Hey HN! Starting a new project is so hard because before you actually get to building the idea itself, you have to search for tools and figure out how to piece them together. With starter.place, you can find proven starter templates/boilerplates/stacks that use the technologies you want and get to building right away.
If you’ve made a starter repo you think others would find useful, you can immediately reach a wide audience without having to make your own site/app to sell it and advertise it by posting on starter.place. Just focus on building the starter all while earning from it if you so choose.
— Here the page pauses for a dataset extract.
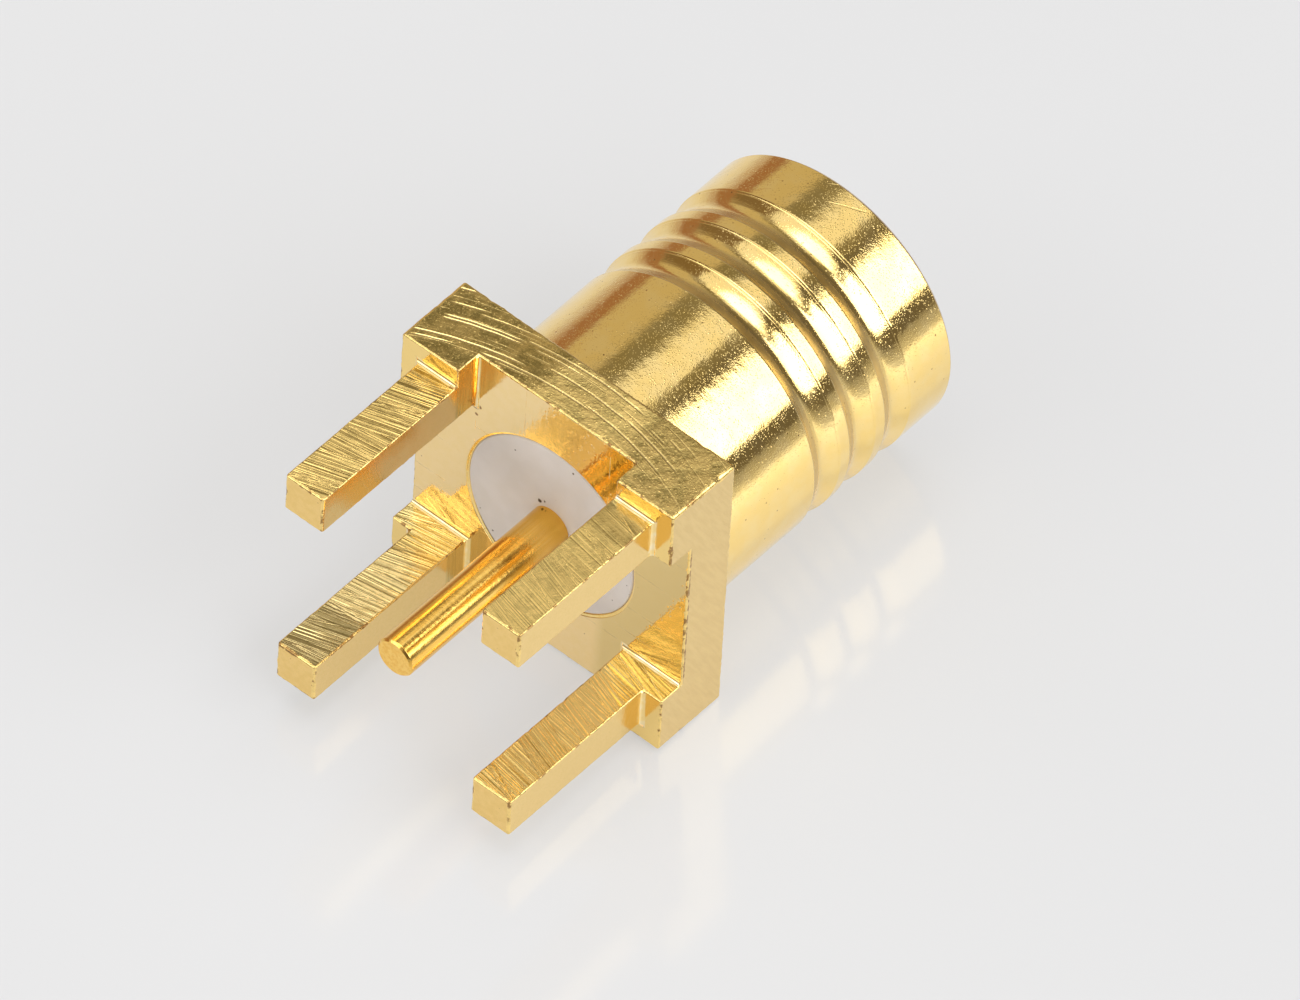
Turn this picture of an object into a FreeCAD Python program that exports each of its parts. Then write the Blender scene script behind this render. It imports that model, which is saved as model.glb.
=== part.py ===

starter.place is so helpful to buyers and sellers because buyers are added as view-only collaborators to the repo on GitHub, where they get continuous updates. Buyers can help drive the project by submitting issues and PRs too.
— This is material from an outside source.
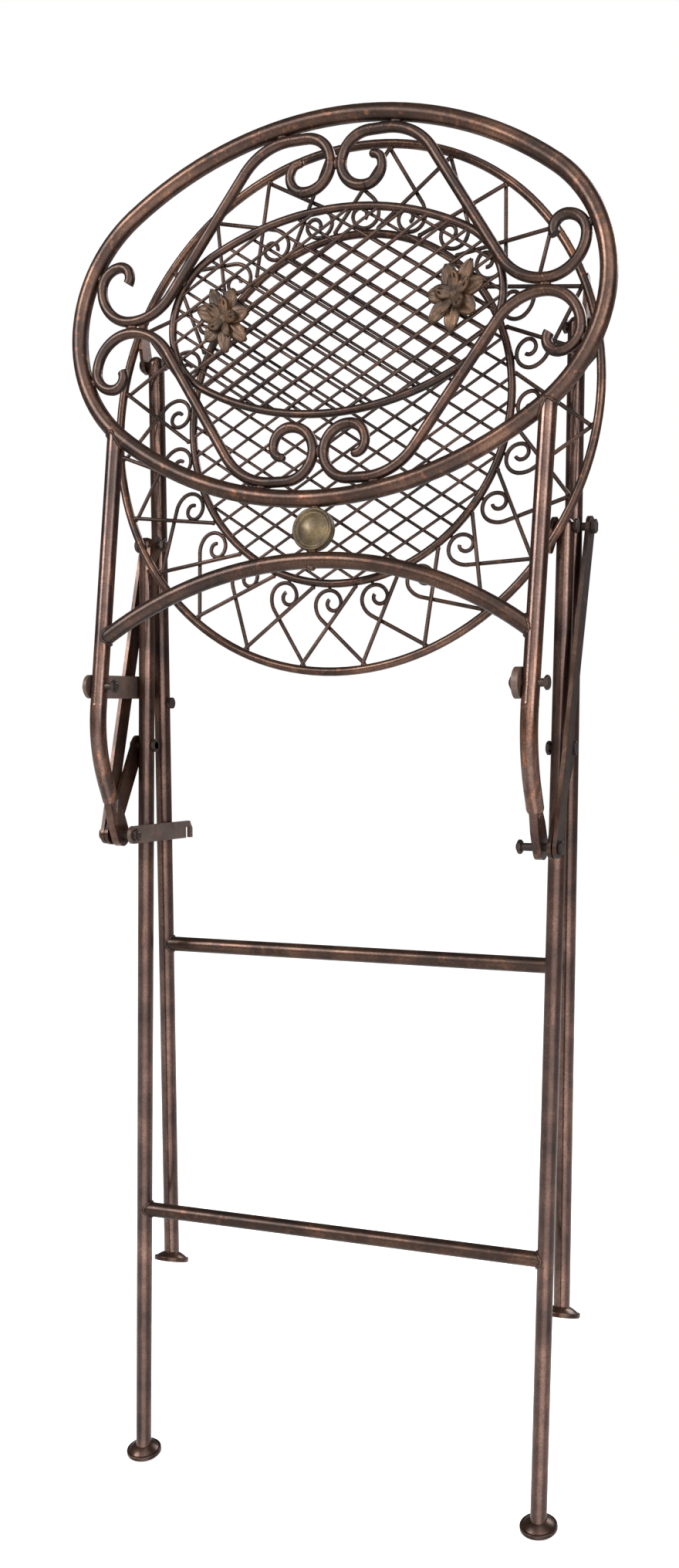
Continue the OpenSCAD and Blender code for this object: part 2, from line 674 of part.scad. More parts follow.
// The open chair, to find how far the hook has to reach
open_seat_turn = 90 - seat_tilt - rear_lean;
open_front_pivot = seat_pivot + turned(front_pivot - seat_pivot, -open_seat_turn);
open_brace_pivot = open_front_pivot
    + turned(brace_pivot - front_pivot, open_lean + rear_lean - front_tilt);
link_l = norm(lower_pivot - link_pivot);
brace_l = norm(brace_pivot - lower_pivot);
open_run = open_brace_pivot - link_pivot;
open_along = (pow(link_l, 2) - pow(brace_l, 2) + pow(norm(open_run), 2)) / (2 * norm(open_run));
open_side = sqrt(pow(link_l, 2) - pow(open_along, 2));
open_lower_pivot = link_pivot
    + (open_along * open_run + open_side * [-open_run[1], open_run[0]]) / norm(open_run);
hook_reach = norm(open_lower_pivot - seat_pivot);

module locking_hook() {
    arm_w = 14;
    slot_r = bolt_d / 2 + 0.6;
    end = hook_reach + slot_r;
    color(rust) mirror([1, 0, 0]) at(lower_pivot, hook_x - strap_t / 2) rotate([2, 0, 0]) across()
        rotate(90) difference() {
            union() {
                cylinder(d = arm_w, h = strap_t);
                linear_extrude(strap_t) polygon([[0, -arm_w / 2 + 0.1], [end + 4, -arm_w / 2 + 0.1],
                    [end + 4, 1], [end + 1.6, 4], [end, arm_w / 2 - 0.1], [0, arm_w / 2 - 0.1]]);
            }
            translate([0, 0, -1]) cylinder(d = hole_d, h = 2 * strap_t);
            translate([hook_reach, 0, -1]) cylinder(r = slot_r, h = 2 * strap_t);
            translate([hook_reach - slot_r + 0.05, -arm_w, -1])
                cube([2 * slot_r - 0.1, arm_w, 2 * strap_t]);
        }
}

echo(leg_y = leg_y, open_lean = open_lean, hook_reach = hook_reach);
echo(seat_pivot = seat_pivot, front_pivot = front_pivot, brace_pivot = brace_pivot);
echo(hoop = hoop_centre, bolt = upright_bolt, open_lower = open_lower_pivot);
echo(lobe = lobe, curl = [curl_u, curl_v], diag = diag_turn, lead = lead_turn, lead_l = lead_l);

rear_leg_left();
rear_leg_right();
rear_rung();
rear_foot_left();
rear_foot_right();
seat_pivot_bolts();
link_bolts();
front_leg_left();
front_leg_right();
footrest();
front_foot_left();
front_foot_right();
catch_stud();
seat_outer_ring();
seat_inner_ring();
seat_mesh();
seat_scrolls();
seat_lug_rear_left();
seat_lug_rear_right();
seat_lug_front_left();
seat_lug_front_right();
front_pivot_bolts();
short_link_left();
short_link_right();
lower_pivot_bolts();
side_brace_left();
side_brace_right();
brace_bolts();
back_hoop();
back_inner_oval();
back_mesh();
back_scroll_top_left();
back_scroll_top_right();
back_scroll_bottom_left();
back_scroll_bottom_right();
cast_leaf_left();
cast_leaf_right();
back_upright_left();
back_upright_right();
back_arch();
back_medallion();
upright_bolts();
upright_collar_right();
folding_stay();
locking_hook();
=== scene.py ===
import math

import bmesh
import bpy
from mathutils import Matrix, Vector, noise


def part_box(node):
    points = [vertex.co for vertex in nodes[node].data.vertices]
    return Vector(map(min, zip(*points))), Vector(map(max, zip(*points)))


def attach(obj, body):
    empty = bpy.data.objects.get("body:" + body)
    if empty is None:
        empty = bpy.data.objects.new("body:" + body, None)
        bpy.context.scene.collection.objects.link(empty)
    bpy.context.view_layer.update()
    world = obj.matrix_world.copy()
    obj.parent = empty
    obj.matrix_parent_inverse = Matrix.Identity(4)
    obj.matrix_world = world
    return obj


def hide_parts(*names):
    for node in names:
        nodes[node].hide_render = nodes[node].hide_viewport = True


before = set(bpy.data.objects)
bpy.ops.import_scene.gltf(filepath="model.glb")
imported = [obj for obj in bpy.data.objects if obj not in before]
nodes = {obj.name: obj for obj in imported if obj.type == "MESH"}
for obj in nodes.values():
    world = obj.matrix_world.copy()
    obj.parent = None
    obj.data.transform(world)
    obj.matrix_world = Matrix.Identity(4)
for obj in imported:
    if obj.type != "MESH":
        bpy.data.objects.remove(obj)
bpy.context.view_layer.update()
print("frame loaded:", len(nodes), "nodes")

mm = 0.001

# The part's own sizes, in millimetres and degrees, that the added pieces sit on.
# In the back's plane u runs across from its middle and v up
legs = {"x": 173.0, "planeY": 9.235, "radius": 6.35, "rungRadius": 6.0}
seat = {"pivotZ": 752.0, "tilt": 5.2, "along": 92.9, "drop": 10.5, "radius": 130.5,
        "tips": 192.6, "arms": 134.4, "scrolls": 24, "armTurn": 14.25, "curlTurn": 10.3}
back = {"y": -39.1225, "z": 911.0, "tilt": 6.6, "halfWidth": 210.5, "halfHeight": 140.0,
        "endRadius": 105.0, "bar": 4.0, "ovalZ": -7.3, "ovalHalf": (132.5, 75.5)}
scroll = {"lobe": (37.0, 80.285), "lobeRadius": 46.0, "hookV": 105.3, "curlU": 164.98,
          "midCurl": (177.98, 32.3), "midRadius": 15.0, "side": (123.5, 32.0)}
arch = {"radius": 297.4, "barRadius": 6.0, "middleV": -482.5}
mesh = {"cellWidth": 27.0, "cellHeight": 17.0, "wire": 2.3}

# Materials


def hexColour(text):
    values = [int(text[i:i + 2], 16) / 255 for i in (1, 3, 5)]
    linear = [v / 12.92 if v <= 0.04045 else ((v + 0.055) / 1.055) ** 2.4 for v in values]
    return (*linear, 1.0)


# An input takes a value or another node's output, and a stop a hex colour or a grey
def addNode(tree, kind, inputs=None, stops=(), **settings):
    node = tree.nodes.new(kind)
    for key, value in settings.items():
        setattr(node, key, value)
    for key, value in (inputs or {}).items():
        if isinstance(value, bpy.types.NodeSocket):
            tree.links.new(value, node.inputs[key])
        else:
            node.inputs[key].default_value = value
    if stops:
        elements = node.color_ramp.elements
        while len(elements) < len(stops):
            elements.new(0.5)
        for element, (position, tone) in zip(elements, stops):
            element.position = position
            element.color = hexColour(tone) if isinstance(tone, str) else (tone, tone, tone, 1)
    return node


def newMaterial(name):
    material = bpy.data.materials.new(name)
    material.use_nodes = True
    material.node_tree.nodes.clear()
    return material, material.node_tree


# What the coats share: patches and depths in millimetres, and the levels of a noise at which
# a tone, the gloss or a fleck changes
wearAndHighlight = {"cloud": 38.0, "toneAt": (0.32, 0.5, 0.7), "glossAt": (0.3, 0.7), "brush": 6.0,
        "rubAndHighlightEdge": 0.1, "rubAndHighlightMost": 0.62, "bandRubAndHighlight": 0.11, "fleck": [(0.38, 0.72), (0.6, 1.12)],
        "grainDepth": 0.05, "brushDepth": 0.12, "lacquerRough": 0.18}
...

Let me know what you think! And if you have a starter template but are hesitant to list it, let me know what I could do to change that.
Oh and as for the app's own stack, it uses Remix, EdgeDB, and Tailwind deployed on Vercel and AWS Fargate.
I built a free Django and React starter repo for https://learndjangoreact.com, and can share some feedback from that perspective:
1) I’m hesitant to post it because I don’t want to create a new account or connect my GitHub to promote a free repo.
2) I think Google is good enough for anyone looking for a Django and React starter app, especially since I already have a site for it. GitHub search is pretty good too.
3) I built my starter app mostly for myself to build new ideas faster, and I already moved on to a new idea (https://mailgrid.app) — so any effort spent on this feels like energy taken from that, etc.
4) I think new developers should pick whatever stack that inspires them, and I don’t expect my starter app to appeal to a wide audience.
Hope that helps!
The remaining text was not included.